TORONTO -- A Toronto Crown attorney who was forced to submit to a police strip search is asking a Superior Court judge today to lay sexual assault charges against those officers, the Sun has learned.
In a court application he concedes is "novel and jarring," Roger Shallow is appealing a lower court decision refusing to charge two officers for the Oct. 6, 2007 incident.
The 37-year-old prosecutor was forced to bend over naked, hold his genitalia and spread his buttocks inside 52 Division after he was arrested for causing a disturbance in the Entertainment District where he was celebrating his birthday.
"Clearly, the threat of civil liability has not been enough to stop the police from engaging in this nonsense, which the courts have condemned for years," wrote Shallow in his private complaint last April.

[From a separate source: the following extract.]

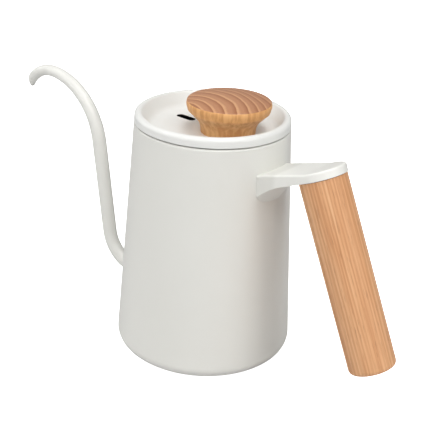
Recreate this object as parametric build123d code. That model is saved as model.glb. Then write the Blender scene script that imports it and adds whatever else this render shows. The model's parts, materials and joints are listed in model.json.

"The officers had no legally valid basis to have violated my sexual integrity by subjecting me to a strip search. What the officers did wasn't just wrong, it was criminal."
Shallow, who is black, said he told the officers: "This is wrong, you know this is wrong. I've worked in this system all of my life. What am I supposed to teach my son? What do you teach your children?" He said the officers didn't respond.
The case caused a stir when the Toronto Police Association and Chief Bill Blair criticized the decision of an independent counsel to drop charges against Shallow. Assault charges laid against the two officers who arrested Shallow were dropped in March after an investigation by B.C. lawyer Richard Peck.
Unlike most criminal charges, Shallow proceeded to lay those charges privately, which required court approval. Shallow was successful in getting assault charges laid against the arresting officers.
Justice of the Peace David Hunt refused to lay the sexual assault charges against the two strip search officers in a decision last June.
Shallow and his lawyer Donald F. McLeod are asking Superior Court Justice Ian Nordheimer to order Hunt to reconsider his decision, saying he made several legal errors in his judgment.
Hunt mistakenly stated that sexual assault must "have evidence of an obvious motivating factor of sexual gratification by the strip officers" and "evidence of a dominant position of authority vis a vis the strip search officers and Shallow," wrote McLeod.
The Crown opposed McLeod's application, saying the court "is being asked to interpret the sexual assault provisions in a new and retrospective manner that would violate the rule of law."